Ph.D. Candidate John Singleton Awarded National Academy of Education Dissertation Fellowship
07 July 2016 9:45AM
Doctoral candidate John Singleton has been chosen as a 2016 National Academy of Education (NAEd) Spencer Dissertation Fellow. He will receive a $27,500 stipend to support the completion of his dissertation.
This program is highly selective; this year Singleton is one of 35 fellows chosen from nearly 400 applicants representing more than 100 graduate institutions.
According to NAEd President Michael Feuer, “The dissertation fellowship provides financial support and mentoring to help outstanding doctoral students launch their careers as education researchers. These fellows represent our best investment in the future of education scholarship.”

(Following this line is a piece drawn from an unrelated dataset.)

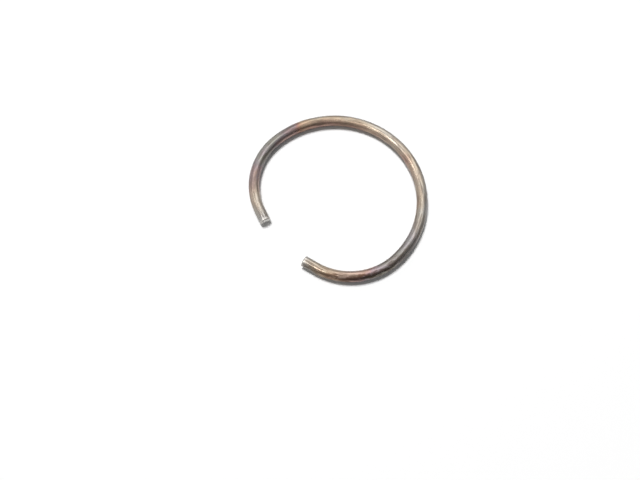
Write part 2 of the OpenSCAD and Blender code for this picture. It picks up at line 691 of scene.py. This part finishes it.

Singleton first developed an interest in educational issues when he was in high school. His commute from the Denver, Colo. suburbs to the small, private high school downtown he attended took up to an hour every day, and that school choice motivated him to think about the political economic aspects of education.
“What I find exciting about the economics of education as a field is the general openness to new questions and ideas that is combined with close connections to policy development. There’s a strong sense that good empirical work can have a real-world impact,” he said.
Singleton’s dissertation, “The Supply-Side of School Choice: Costs and Competition in the Charter Sector,” asks how charter schools respond to incentives.
The answer, he said, is important for two reasons: “First, charter schools’ current incentive structure may not actually lead them to compete for students, as school choice policies intend, but rather to target less costly-to-educate student populations. The evidence I’ve gathered from Florida, where the distribution of students served by charters has shifted away from underserved students over time, suggests this is occurring. Second, policy may have a corrective role to play. With little exception, charter schools’ revenues are essentially fixed on a per-pupil basis by statutory formulas that are insensitive to the costs of educating different student populations. Tweaking this ‘one-size-fits-all’ approach might generate more equitable outcomes with little costs to efficiency.”
Singleton already has the framework for this project in place, which includes a unique dataset that allows him to estimate “costliness to educate” and an empirical model that simulates and compares “the aggregate effects of counterfactual funding policies, such as increased support for charters and cost-adjusted funding formulas.”
He will have the opportunity to share his work with other NAEd fellows and senior scholars at professional development activities organized by the academy in the coming year.